Australian commentary has picked up the same thread. The Australian Financial Review has run pointed analysis questioning whether the local AI boom is quite what it seems, and FluentSea has itself examined what has been dubbed the seven-trillion-dollar question hanging over the sector’s appetite for capital. The honest summary is that reasonable people are looking at the same numbers and reaching opposite conclusions, and Yeaman has planted his flag firmly on the optimistic side of that argument without pretending the risks have vanished.

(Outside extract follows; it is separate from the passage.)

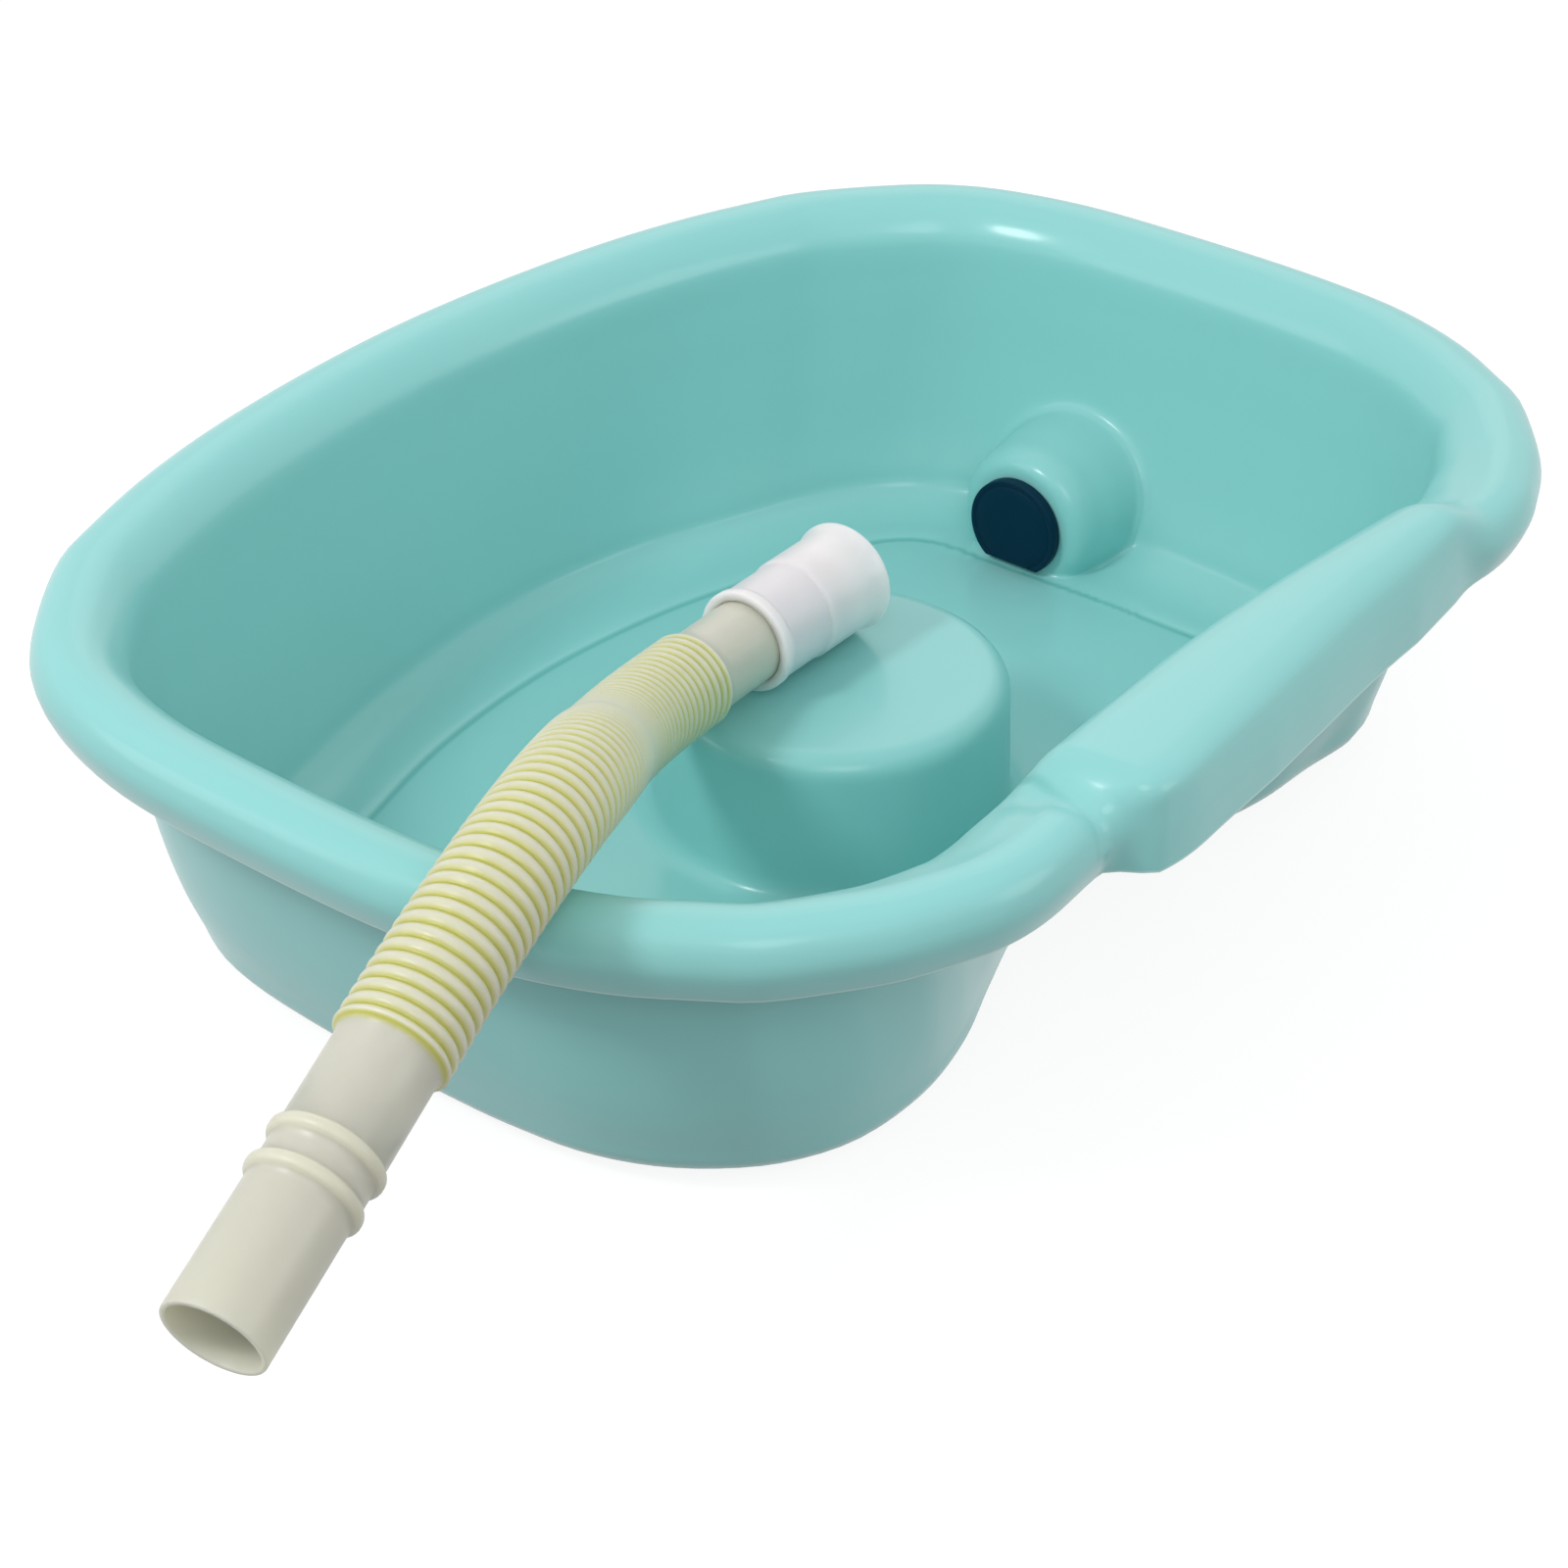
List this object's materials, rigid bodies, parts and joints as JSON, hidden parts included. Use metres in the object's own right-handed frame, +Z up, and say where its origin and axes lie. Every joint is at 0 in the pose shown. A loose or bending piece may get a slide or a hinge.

Why a defence summit, of all places
The venue matters. The Australian Defence Industry Accelerator Summit brings together the companies and officials trying to translate emerging technology into sovereign capability, and AI sits close to the centre of that ambition. Autonomous systems, intelligence analysis, logistics optimisation and cyber defence all lean heavily on the same compute and models driving the commercial boom. For a defence audience, the practical question is not whether the AI story is a bubble on the Nasdaq, but whether the underlying technology is durable enough to build a decade-long capability program around. Yeaman’s message, that the foundations are real even if valuations get ahead of themselves, is precisely the reassurance that kind of long-horizon planning needs.
What it means for Australia
For Australia, the stakes in this debate are more than academic. The nation’s superannuation funds, which manage the retirement savings of millions of workers, hold sizeable positions in exactly the global technology names at the heart of the bubble question, so a sharp correction would be felt in balances far from Silicon Valley. At the same time, billions of dollars are being committed to data centres on Australian soil, straining the electricity grid and reshaping the property market, on the assumption that demand for AI compute keeps climbing. If Yeaman is right and the build-out is grounded in durable demand, those investments look prudent. If the sceptics are right, some of that capital could end up chasing a slowdown.
There is also a sovereignty dimension that gives his remarks extra resonance in Canberra. The federal government has been sharpening its AI agenda, standing up a national office and wrestling with questions of copyright, data centres and local capability. A view from a major bank that the AI investment cycle is fundamentally sound, rather than a speculative mania, strengthens the argument for Australia to keep building rather than waiting for the music to stop. It also raises the uncomfortable counter-question that has dogged the local conversation: whether Australia is genuinely building AI capability or merely hosting the infrastructure that others own and profit from.
What happens next
The bubble question will not be resolved by a single speech, and the coming months will supply the evidence either way. Earnings season will show whether the largest AI spenders are converting their outlays into revenue or simply deferring the reckoning. Interest rate settings, both here and in the United States, will shape how forgiving markets are of companies that are spending heavily today for returns promised tomorrow. And the pace of new data centre approvals across Australia will reveal whether local investors share Yeaman’s confidence or are quietly hedging.
For now, the head of economics at Australia’s biggest lender has offered a steadying counterpoint to the anxiety, arguing that history does not have to repeat and that this cycle rests on firmer ground than the last one. Whether that judgment holds up will be one of the defining economic stories of the next couple of years, and few countries have more riding on the answer than this one.